Cuando se ha vivido probando el odio con los labios es muy difícil adaptarse a una sociedad que destaca por su incomprensión. Los tiempos ahogan al débil, lo marginan, lo desprecian y lo aplastan y, a menudo, se es demasiado pequeño como para rebelarse. Tal vez se debería mirar un poco hacia fuera y un poco menos hacia adentro, renunciando, aunque sólo sea durante un par de minutos al día, al egoísmo que tanto caracteriza a la gente. Nadie se da cuenta de que estamos fabricando una buena cantera de villanos sin alma.
Y da igual que esa ira vengativa se dirija hacia los ricos porque, simplemente, es la otra cara de la misma moneda, corriendo, además, el peligro de hacer que justos paguen por pecadores. No resulta difícil caer en la tentación de creer que el mundo conspira contra uno mismo y que es la hora de reírse de verdad, por mucho que la risa sea considerada una enfermedad. Arthur Fleck, el payaso de la risa patética, crece hacia la crueldad y nadie va a poder pararle.
Aún resulta más sangrante si la vida está jalonada de mentiras y medias verdades, porque llegará un momento en que no se sabrá si se está soñando o viviendo la realidad. Sólo es cuestión de prestar unos pocos minutos de atención hacia quien no ha sentido el calor del aplauso, o del cariño momentáneo de un público voraz y veleidoso. La maldad toma cuerpo y va a ser dentro de esa cultura de devolución del sentir, de inmediatez estúpida que exige reacciones desmedidas y definitivas para acallar al rival. Así es cómo se obtiene atención. Total y absoluta. Incluso puede que el asunto acabe en vítores.
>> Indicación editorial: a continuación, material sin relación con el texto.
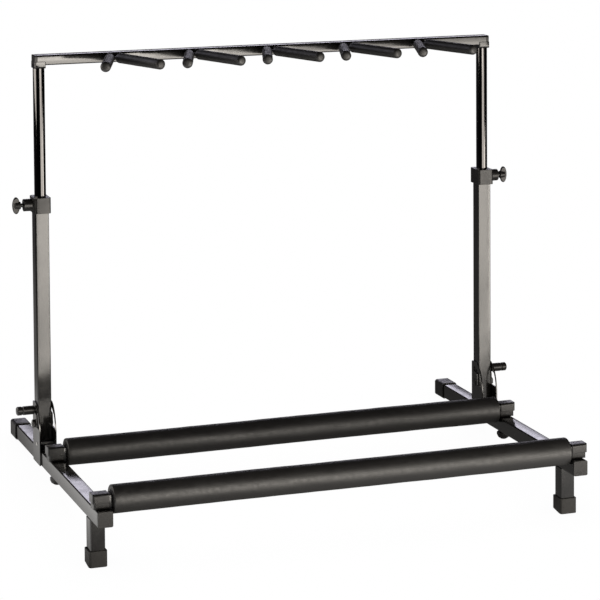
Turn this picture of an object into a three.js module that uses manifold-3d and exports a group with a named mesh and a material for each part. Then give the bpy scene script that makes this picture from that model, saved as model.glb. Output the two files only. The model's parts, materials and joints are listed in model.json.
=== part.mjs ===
// Folding floor rack for five guitars. Units are millimetres, +Z up, the front of the rack faces -Y.
//
// Everything is laid out in the rack's own frame and tipped onto the floor at the end:
//   x  to the right, 0 on the middle of the rack
//   y  backward along the base rails, 0 at the front face of the rail caps
//   z  at a right angle to the rails, 0 on their top face
// The rails rise toward the front, so that frame is tipped back by TILT.
import * as THREE from 'three';
import { mergeVertices } from 'three/addons/utils/BufferGeometryUtils.js';
import Module from 'manifold-3d';

// ---- driving dimensions -------------------------------------------------------------------
const TILT = THREE.MathUtils.degToRad(7.8);
const WIDTH = 745; // over the outer sides of the rails
const GAP = 0.3; // between neighbouring pieces
const HOLE_GAP = 0.6; // added to a shank's diameter for its hole

const TUBE = 22;
const TUBE_WALL = 1.5;
const TUBE_RADIUS = 2;
const SIDE_X = (WIDTH - TUBE) / 2; // centre line of a side frame

const RAIL = { end: 528 };
const FRONT_CAP = { face: 4, plug: 12, plugSide: 18.2 };
const REAR_CAP = { start: 499, end: 531, side: 25.6, radius: 4 };
const FLOOR_FACET = 0.6; // how far the rear caps' lower edge is flattened where it stands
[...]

Joaquin Phoenix realiza un esfuerzo titánico en su impresionante interpretación. Ríe trágicamente, cuenta chistes con tristeza, establece contacto con todos a través de su viaje hacia la psicopatía hasta llegar a comprenderlo sintiendo algo parecido a la simpatía. Sin duda, es uno de los trabajos del año y merece todas las nominaciones al Oscar porque juega con su rostro y su mirada, con su cuerpo y su gesto, con su infantil inmersión en el mundo del estrellato esporádico, con su sueño ingenuo y tierno. El exceso, aquí, se vuelve recurso y Phoenix es un torbellino que apenas se puede contener. Por el otro lado, no es una película redonda. Vemos cómo Robert de Niro se revuelve incómodo en su papel y algunas cosas están explicadas con alfileres. Sin embargo, la película se centra, se mueve y vive alrededor de Joaquin Phoenix y el resto, sin dudarlo por un segundo, es fácilmente perdonable.
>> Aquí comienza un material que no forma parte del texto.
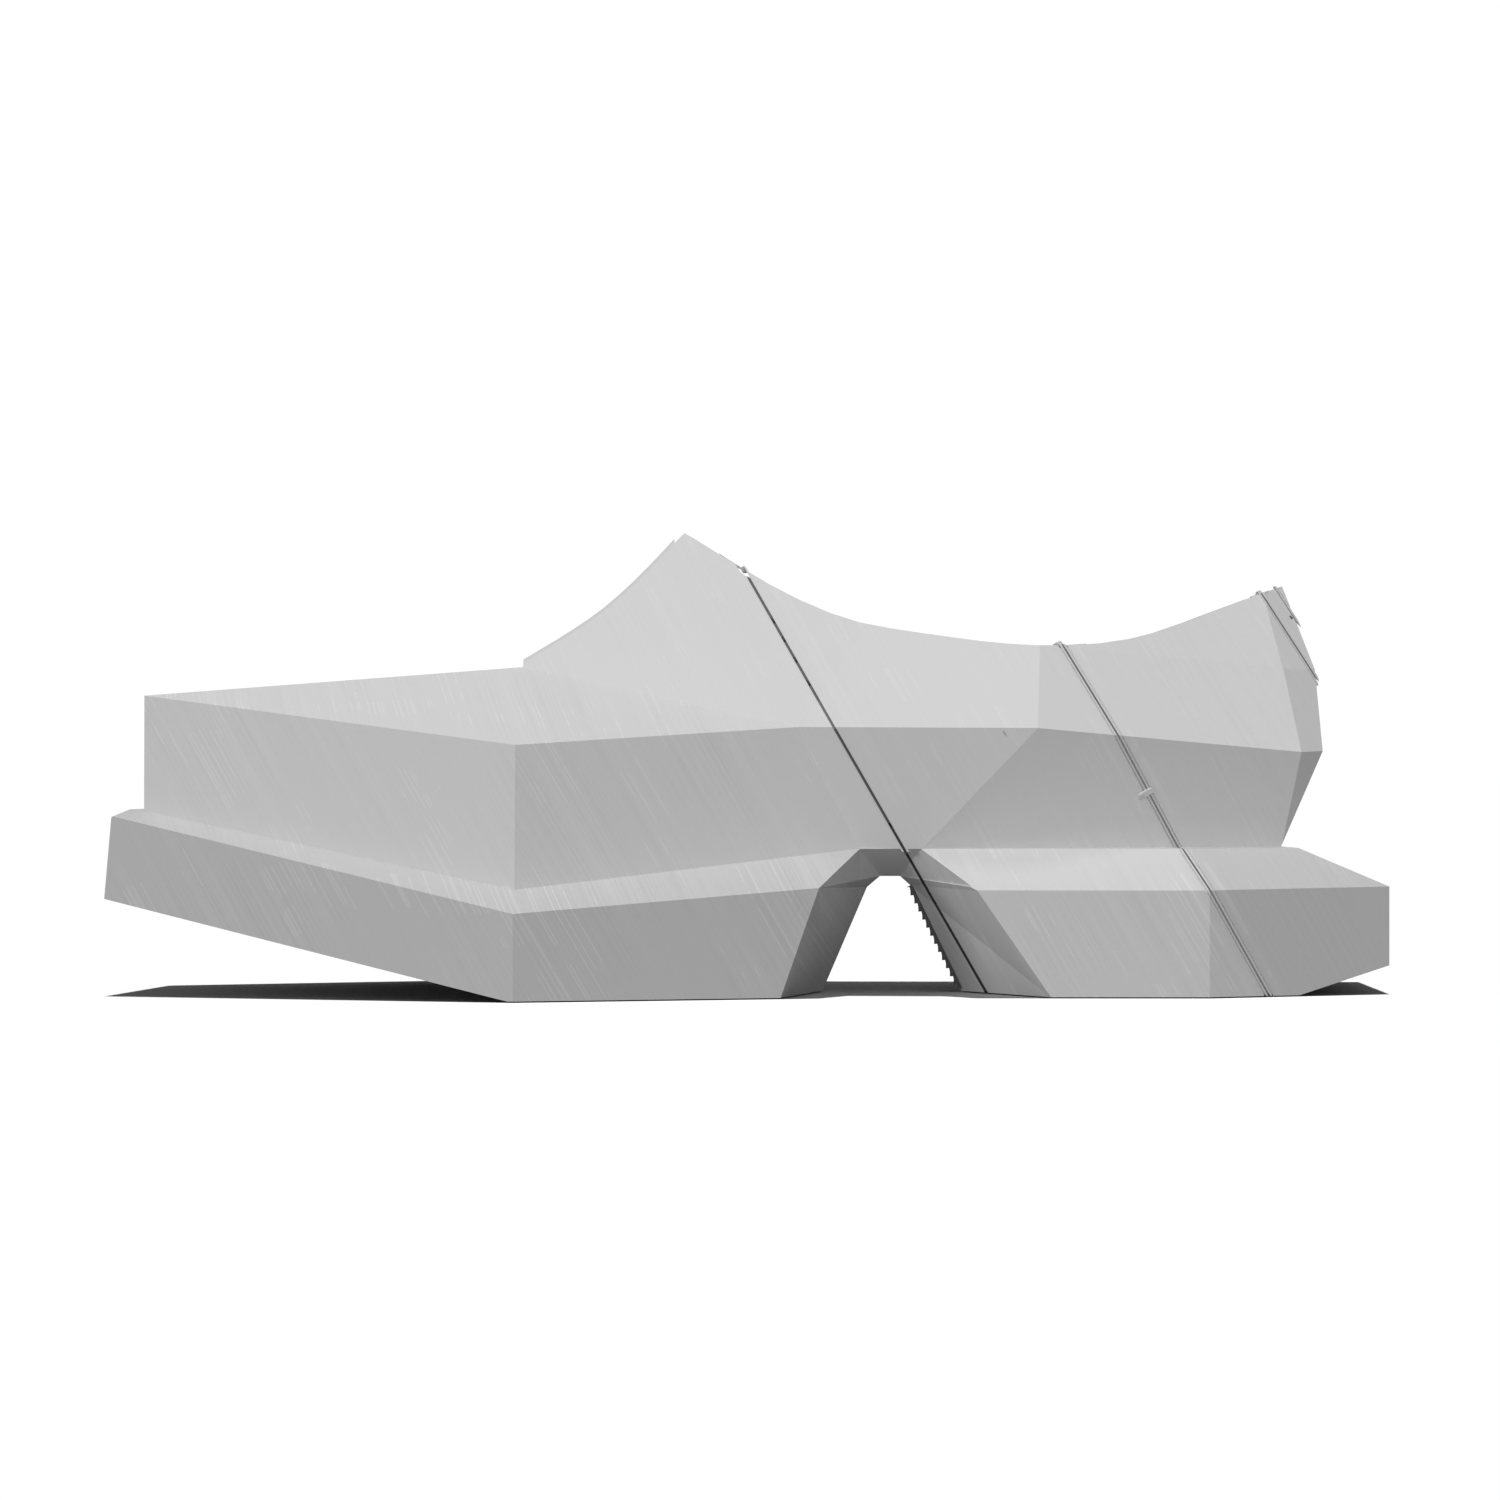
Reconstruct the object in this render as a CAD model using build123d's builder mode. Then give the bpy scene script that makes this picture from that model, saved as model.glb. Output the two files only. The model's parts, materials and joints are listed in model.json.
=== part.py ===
from build123d import *
import os
from math import sqrt

os.makedirs("parts", exist_ok=True)

# Folding loading ramp, about 2.0 m long.  A stepped base ring carries a box
# shaped approach block and a swooping upper body.  Leaning seams cut the ramp
# into sections that fold up over one another.
# Frame: +Z up, floor at Z = 0, +X along the ramp, -Y is the front face.

# ---------------------------------------------------------------- dimensions
wall = 12.0              # moulded shell wall
floor_clear = 2.0        # shell edges stand this far off the floor
pan_z = 6.0              # underside of the floor pans
pan_t = 8.0              # floor pan thickness
deck_join_z = 228.0      # level where upper body meets the base ring
rim_proud = 1.0          # how far the end plates stand out of the skin
top_proud = 2.5          # and how far they stand out of the running surface
seal_z = 262.0           # the first seam is sealed with rubber up to here
rim_t = 5.0              # edge rim thickness
rib_t = 8.0
rib_w = 30.0
rod_r = 8.0

lean = 0.574             # seam planes: X = x0 - lean * Z + skew * Y
skew = 0.0217
seam_1_x0 = 373.6
seam_2_x0 = 808.0
seam_3_x0 = 1194.0
seam_4_x0 = 1228.5
gap_1, gap_2, gap_3 = 4.0, 3.0, 2.6     # open width of each seam
plate_1, plate_2, plate_3 = 3.0, 2.8, 3.0   # end plate thickness
groove_2b, groove_2c = 2.6, 1.6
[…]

La carcajada del villano, que se hace y nace y no al revés, resuena en los tímpanos con insistencia porque se puede intuir que hay lágrimas entorpeciendo sus escalones. El patetismo y la deformidad interior causan cierto rechazo aunque es evidente que gustará a esos incondicionales que se creen diferentes. El sentimiento de venganza se apila ladrillo a ladrillo en la debilidad del payaso. Y la explosión de violencia y de hábil elipsis asegura que esta película, en el fondo, no va de orígenes de supervillanos a la espera de la madurez del superhéroe, sino de drama de marginación y soledad culminado con la sangre que siempre pide la multitud. En el fondo, el Joker da a la gente lo que, en realidad, desea y por eso es un malvado que cae simpático a los apóstoles del asalto al convencionalismo. No se cae en la cuenta de que eso no trae nada bueno y de que, con toda probabilidad, se acabará persiguiendo por los pasillos al tipo que cuenta un chiste y no admite la frustración del silencio.